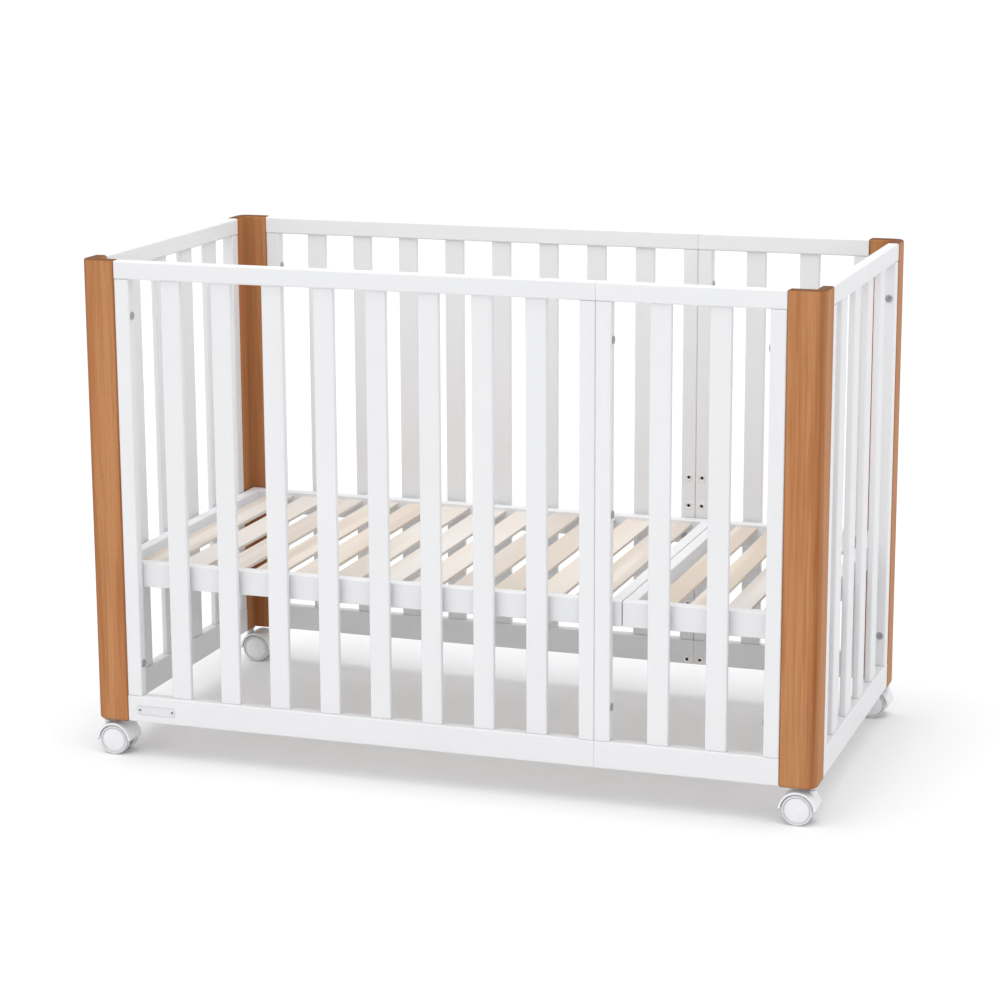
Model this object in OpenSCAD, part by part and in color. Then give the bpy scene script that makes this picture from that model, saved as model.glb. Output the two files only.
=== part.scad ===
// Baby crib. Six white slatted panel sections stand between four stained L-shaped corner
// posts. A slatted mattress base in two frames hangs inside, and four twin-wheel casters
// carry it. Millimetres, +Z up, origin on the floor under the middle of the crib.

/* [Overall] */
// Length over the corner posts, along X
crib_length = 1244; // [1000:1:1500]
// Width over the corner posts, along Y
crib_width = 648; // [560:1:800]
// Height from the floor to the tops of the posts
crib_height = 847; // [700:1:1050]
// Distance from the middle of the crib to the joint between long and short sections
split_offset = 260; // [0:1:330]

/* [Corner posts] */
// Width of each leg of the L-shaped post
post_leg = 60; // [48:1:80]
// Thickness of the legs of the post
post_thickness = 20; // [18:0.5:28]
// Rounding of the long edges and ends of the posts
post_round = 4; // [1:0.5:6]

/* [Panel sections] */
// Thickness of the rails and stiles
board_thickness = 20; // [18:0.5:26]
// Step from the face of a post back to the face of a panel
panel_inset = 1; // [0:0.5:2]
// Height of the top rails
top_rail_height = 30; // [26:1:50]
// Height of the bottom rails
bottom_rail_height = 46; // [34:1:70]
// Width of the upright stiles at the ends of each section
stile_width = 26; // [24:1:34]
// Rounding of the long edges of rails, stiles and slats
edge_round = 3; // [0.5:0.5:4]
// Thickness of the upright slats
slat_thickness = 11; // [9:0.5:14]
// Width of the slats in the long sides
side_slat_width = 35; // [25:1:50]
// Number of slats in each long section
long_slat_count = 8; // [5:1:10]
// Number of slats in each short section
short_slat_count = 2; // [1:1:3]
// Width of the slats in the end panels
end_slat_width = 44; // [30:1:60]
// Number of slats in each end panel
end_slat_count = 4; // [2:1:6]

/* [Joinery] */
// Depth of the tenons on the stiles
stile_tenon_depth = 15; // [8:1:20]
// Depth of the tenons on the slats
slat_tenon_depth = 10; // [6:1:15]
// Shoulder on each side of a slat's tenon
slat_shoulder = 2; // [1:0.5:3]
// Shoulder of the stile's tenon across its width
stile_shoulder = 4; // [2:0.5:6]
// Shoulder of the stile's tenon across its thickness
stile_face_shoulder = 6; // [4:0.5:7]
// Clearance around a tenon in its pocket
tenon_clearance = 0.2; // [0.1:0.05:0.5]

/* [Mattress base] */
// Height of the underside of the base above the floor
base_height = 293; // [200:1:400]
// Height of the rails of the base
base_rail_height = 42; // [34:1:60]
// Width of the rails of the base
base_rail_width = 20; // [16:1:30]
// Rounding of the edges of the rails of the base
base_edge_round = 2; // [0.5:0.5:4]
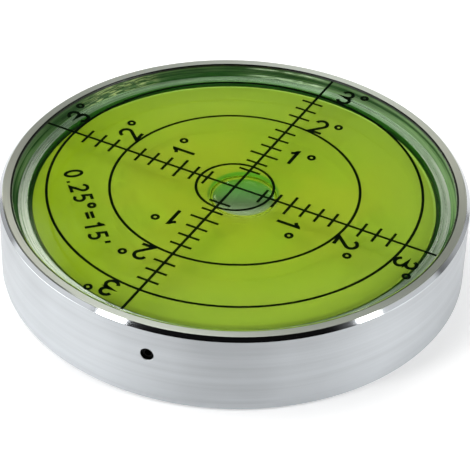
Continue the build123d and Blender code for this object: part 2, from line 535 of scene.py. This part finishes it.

▶ Task requirements
Reproduce each record shown above without altering a single word.

▶ The completed task
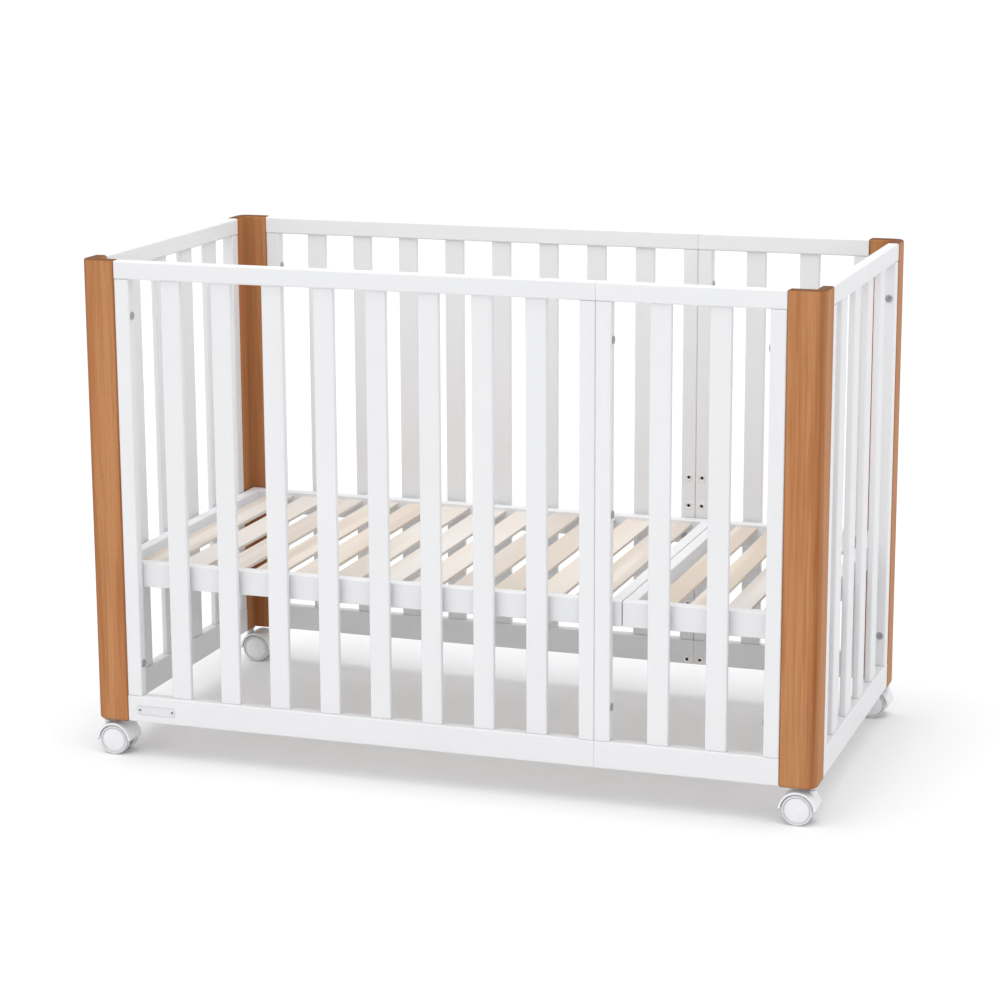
Model this object in OpenSCAD, part by part and in color. Then give the bpy scene script that makes this picture from that model, saved as model.glb. Output the two files only.
=== part.scad ===
// Baby crib. Six white slatted panel sections stand between four stained L-shaped corner
// posts. A slatted mattress base in two frames hangs inside, and four twin-wheel casters
// carry it. Millimetres, +Z up, origin on the floor under the middle of the crib.

/* [Overall] */
// Length over the corner posts, along X
crib_length = 1244; // [1000:1:1500]
// Width over the corner posts, along Y
crib_width = 648; // [560:1:800]
// Height from the floor to the tops of the posts
crib_height = 847; // [700:1:1050]
// Distance from the middle of the crib to the joint between long and short sections
split_offset = 260; // [0:1:330]

/* [Corner posts] */
// Width of each leg of the L-shaped post
post_leg = 60; // [48:1:80]
// Thickness of the legs of the post
post_thickness = 20; // [18:0.5:28]
// Rounding of the long edges and ends of the posts
post_round = 4; // [1:0.5:6]

/* [Panel sections] */
// Thickness of the rails and stiles
board_thickness = 20; // [18:0.5:26]
// Step from the face of a post back to the face of a panel
panel_inset = 1; // [0:0.5:2]
// Height of the top rails
top_rail_height = 30; // [26:1:50]
// Height of the bottom rails
bottom_rail_height = 46; // [34:1:70]
// Width of the upright stiles at the ends of each section
stile_width = 26; // [24:1:34]
// Rounding of the long edges of rails, stiles and slats
edge_round = 3; // [0.5:0.5:4]
// Thickness of the upright slats
slat_thickness = 11; // [9:0.5:14]
// Width of the slats in the long sides
side_slat_width = 35; // [25:1:50]
// Number of slats in each long section
long_slat_count = 8; // [5:1:10]
// Number of slats in each short section
short_slat_count = 2; // [1:1:3]
// Width of the slats in the end panels
end_slat_width = 44; // [30:1:60]
// Number of slats in each end panel
end_slat_count = 4; // [2:1:6]

/* [Joinery] */
// Depth of the tenons on the stiles
stile_tenon_depth = 15; // [8:1:20]
// Depth of the tenons on the slats
slat_tenon_depth = 10; // [6:1:15]
// Shoulder on each side of a slat's tenon
slat_shoulder = 2; // [1:0.5:3]
// Shoulder of the stile's tenon across its width
stile_shoulder = 4; // [2:0.5:6]
// Shoulder of the stile's tenon across its thickness
stile_face_shoulder = 6; // [4:0.5:7]
// Clearance around a tenon in its pocket
tenon_clearance = 0.2; // [0.1:0.05:0.5]

/* [Mattress base] */
// Height of the underside of the base above the floor
base_height = 293; // [200:1:400]
// Height of the rails of the base
base_rail_height = 42; // [34:1:60]
// Width of the rails of the base
base_rail_width = 20; // [16:1:30]
// Rounding of the edges of the rails of the base
base_edge_round = 2; // [0.5:0.5:4]
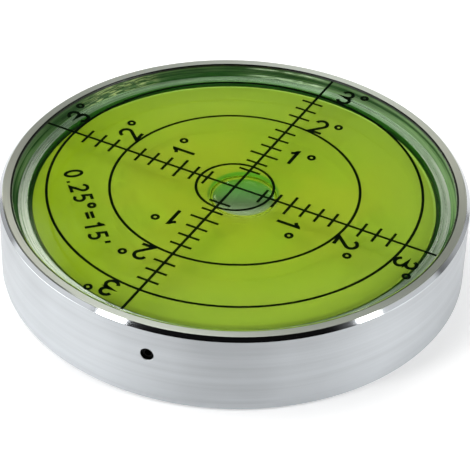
Continue the build123d and Blender code for this object: part 2, from line 535 of scene.py. This part finishes it.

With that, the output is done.